I have normalized the two stock-market indices to “1” on March 12, the day after the lockdown was announced in Denmark. The Danish and the Swedish stock markets followed more or less similar paths during March, but, since then, the Danish stock market has gained 29% whereas the Swedish market has gained “only” 20%. Again, one needs a more detailed analysis (the Danish stock market is heavily influenced by pharmaceuticals and other defensive stocks that do relatively well in downturns), but this early evidence indicates that stock market investors are more positive on the Danish stock market.
Furthermore, the number of deaths is currently much lower in Denmark than in Sweden (also on a per capita basis), which is of course also something to remember:
Denmark and Sweden vs. other countries
The idea of using credit-card and other payment-type information is great and has been used by a number of economists to obtain real-time information on the economic impact of Covid-19. Microdata indicate that consumer spending in France fell by 50% as a result of the virus (Link), in Spain by 50% (Link), and in the US by something like 50%, too (Link). It thus seems that the contraction in spending is somewhat smaller in Denmark and Sweden compared to other countries. The comments above should be viewed in this light.

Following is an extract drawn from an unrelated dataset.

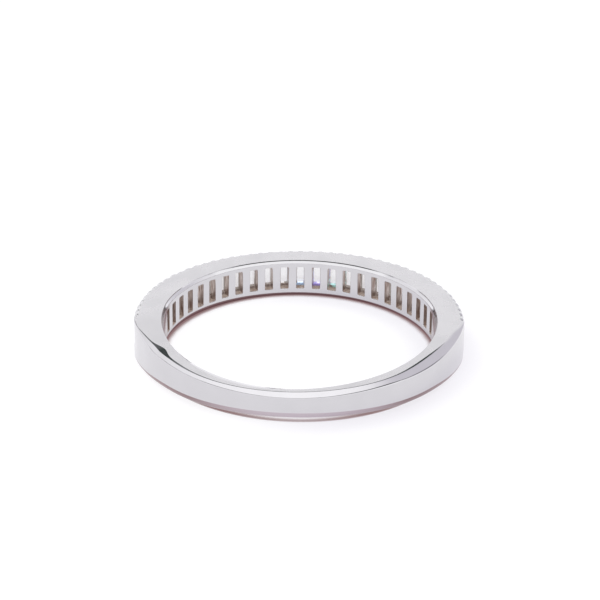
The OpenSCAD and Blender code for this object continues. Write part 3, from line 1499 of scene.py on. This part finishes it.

In any case, a 30% or 50% drop in spending is a huge drop. But, a 50% drop in spending does not mean that overall economic activity drops by 50%. Overall economic activity includes public spending, exports/imports, etc. So, credit card transactions provide useful information about consumer spending, but cannot stand alone when judging overall economic activity.
Conclusion
At some stage, we need to evaluate carefully whether too much was shut down. Not to blame somebody, but to learn. It is important that we analyze thoroughly whether it is better to be very aggressive early on in a pandemic or whether less aggressive measures are enough. Currently, it seems that we shut down a little too much (and we are now too slow in opening up e.g. borders again), but that the price of doing so was not as high as one might have expected intuitively.